Aside from healthy eating, it is important/acceptable to be creative when dealing with a situation where your child may whine or complain or cry and you are not in the mood to hear it.  This becomes harder to do once your child learns math/to tell time, so keep that in mind as you are whipping out your Baby Einstein flashcards.  If something, like a car ride, is going to take a long time, you can tell a small child the ride will take Toy Story 3 and a Sing-A-Long video until you get there.  Problem solved.  An older child may see the road sign that says your destination is 95 miles away.  If he has been able to figure out any point that a mile= a minute, then he's going to know that you are full of crap when you tell him the ride is "about and hour."  If this happens, just insist that your child misread the sign and that it wont take as long at 95 minutes.  Rarely will your kid think to look at the time and keep track that carefully.  And if he does, just tell him he is remembering the wrong time.

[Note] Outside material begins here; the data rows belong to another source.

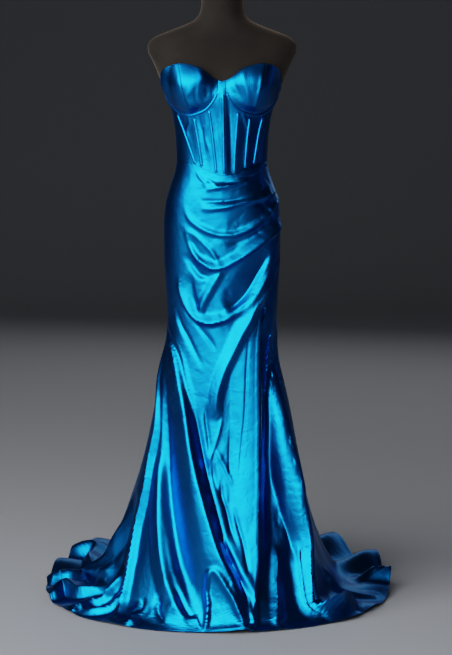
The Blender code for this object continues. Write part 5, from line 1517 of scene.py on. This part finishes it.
def make_camera():
    scene = bpy.context.scene
    camera = bpy.data.objects.new("camera", bpy.data.cameras.new("camera"))
    scene.collection.objects.link(camera)
    camera.location = CAMERA_PLACE
    camera.rotation_euler = (math.radians(90.0 - CAMERA_DIP), 0.0, 0.0)
    camera.data.sensor_fit = "VERTICAL"
    camera.data.sensor_height = CAMERA_SENSOR
    camera.data.lens = CAMERA_LENS
    scene.camera = camera
    scene.view_settings.view_transform = "Filmic"
    scene.view_settings.look = "High Contrast"


def add_area_light(name, place, target, size, power, color):
    """A soft rectangular light that points at a target."""
    light = bpy.data.lights.new(name, "AREA")
    light.shape = "RECTANGLE"
    light.size, light.size_y = size
    light.energy = power
    light.color = linear(color)[:3]
    lamp = bpy.data.objects.new(name, light)
    bpy.context.scene.collection.objects.link(lamp)
    lamp.location = place
    lamp.rotation_euler = (Vector(target) - Vector(place)).to_track_quat("-Z", "Y").to_euler()


def make_lights():
    for light in LIGHTS:
        add_area_light(*light)
    world = bpy.data.worlds.new("room")
    bpy.context.scene.world = world
    world.use_nodes = True
    background = world.node_tree.nodes["Background"]
    background.inputs["Color"].default_value = linear(ROOM_COLOR)
    background.inputs["Strength"].default_value = ROOM_STRENGTH


def make_floor():
    """A floor cloth, flat under the gown, that turns up through a quarter round behind it."""
    floor, across, along = add_grid("floor_cloth", 2, SWEEP_ROWS)
    run = SWEEP_START + (SWEEP_END - SWEEP_START) * along
    turn = np.clip((run - SWEEP_BEND) / SWEEP_RADIUS, 0.0, 0.5 * math.pi)
    past = np.maximum(run - SWEEP_BEND - 0.5 * math.pi * SWEEP_RADIUS, 0.0)
    write_points(floor, np.stack([
        SWEEP_WIDTH * (across - 0.5),
        np.minimum(run, SWEEP_BEND) + SWEEP_RADIUS * np.sin(turn),
        SWEEP_RADIUS * (1.0 - np.cos(turn)) + past,
    ], axis=-1))
    choose(floor)
    bpy.ops.object.shade_smooth()
    material, _, _ = start_material("pale_matt_floor", {
        "Base Color": linear("#a6a8ac"), "Roughness": 0.9,
    })
    floor.data.materials.append(material)


make_bodice()
make_trim()
make_skirt()
make_zip()
make_stand()
make_camera()
make_lights()
make_floor()
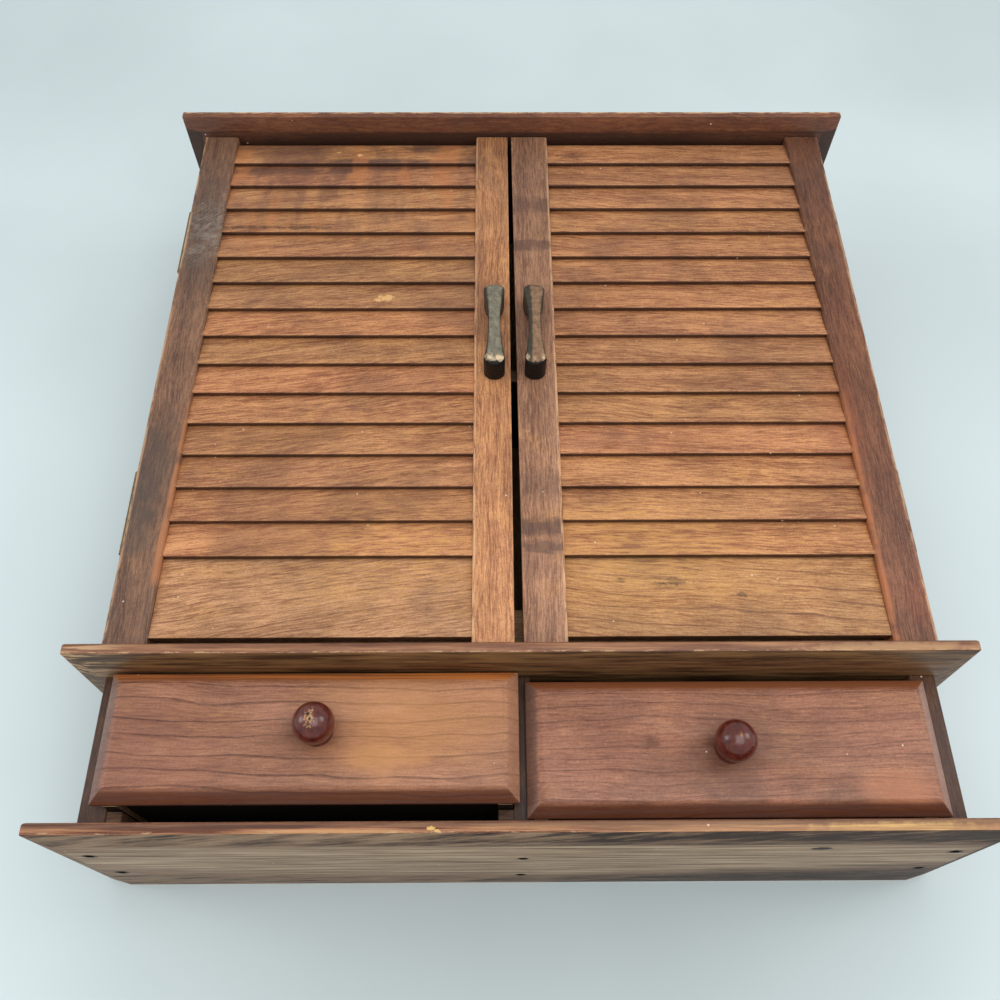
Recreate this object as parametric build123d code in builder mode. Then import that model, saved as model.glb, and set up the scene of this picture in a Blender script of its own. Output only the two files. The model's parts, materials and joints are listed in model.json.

Bring snacks you wouldn't normally allow as a distraction.

These children are happy in
the car because their
parents loved them enough
to lie to them.
For those of you who feel strongly "honesty is the best policy," perhaps if you realized the importance of happiness and family harmony you would re-think your position.  Picture, if you will, a child refusing to eat his cauliflower mac and cheese.  He gets in the car for a long trip, already crabby and hungry.  You tell him the trip will take almost 2 hours.  You offer an apple as a snack.  Or, you can ride in the car with me and my lied to, but cauliflower-fed, kids and nap peacefully while they watch their videos and don't realize how long they have been in the car until they have run out of videos, chocolate, chips and juice boxes.  


  1. Well, then, I guess my work is done! You seem to have turned out okay.
    Your mother loves you.

  2. what? you didn't come up with any fun or fancy names for anything. "hamburger" "chicken" - how'd that work out for you??

  3. My problem is that I have one that is 15 and one that is six. I can work out a really good lie to tell the little one and the older one will turn right around and tell him "that's not right, here's the truth"

  4. you need to step up the threats to the older one. :)

  5. We've been rockin the reverse psychology lately to great success. I suspect that once TRex enters kindergarten, that trick may be gone. DQ usually falls for the cat is going to eat it or play with it at least two times within a conversation. The cat has never done anything and yet she falls for it every time (unless it means eating more than 2 bites)!

  6. My older child totally ruined my younger child's interest in trying anything new to eat. She'd turn up her nose and he wouldn't eat it.

    She was the toddler who ate an entire jar of junior baby food, THEN spit out every piece of ground meat contained therein! She never ate a piece of ground meat after that, no matter what I called it. Doesn't to this day. I still don't understand how she can prepare meat that tastes so good when she never tastes it herself.